A fulfilling career is therefore not work that feels meaningful every single moment, but work where the larger direction continues to feel worthwhile despite the mundane tasks that come with it.
The Career Journey
Many fulfilling careers emerge from trying to align what feels meaningful to us with what is meaningful to others. Everybody has their own journey in discovering how to balance their inner sense of purpose with the economic needs of society.
But finding this balance is only the first challenge. Maintaining it is often even harder.
The balance between meaning and survival is never permanent. Society changes, technology evolves, and people themselves grow in unexpected ways. Entire industries appear and disappear. What once felt meaningful may lose importance, while entirely new interests emerge later in life.
A career is therefore not a fixed destination that we arrive at once and permanently solve. It is an ongoing negotiation between the individual and the world around them, a continuous effort to reconnect survival with meaning throughout different stages of life.

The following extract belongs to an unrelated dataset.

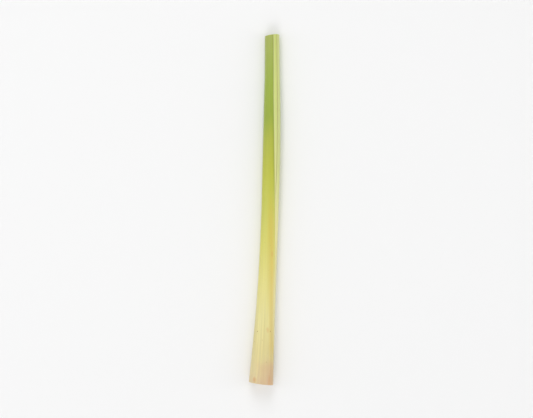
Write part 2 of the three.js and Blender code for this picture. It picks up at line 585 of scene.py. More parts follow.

Seeking Meaning in Professional Life
In many ways, this idea resembles the Japanese concept of Ikigai: the intersection of what you love, what you are good at, what the world needs, and what can sustain you economically. Perhaps that is what modern humans are really searching for.
The modern office may be far removed from the ancient campfire, but humans are still trying to solve the same problem: how to survive while living meaningfully.
Our ancestors could gather food during the day and still end the night beside a fire telling stories beneath the stars. Modern life rarely separates survival and meaning so cleanly. Instead, we spend much of our lives trying to merge survival and meaning together. That may ultimately be what a career really is: humanity’s modern attempt to reconnect work with purpose.
The most fulfilling careers are therefore not necessarily the highest paying or the most prestigious. They are the ones where a person can honestly say: “The process of creating this matters deeply to me, and the result genuinely matters to other people”.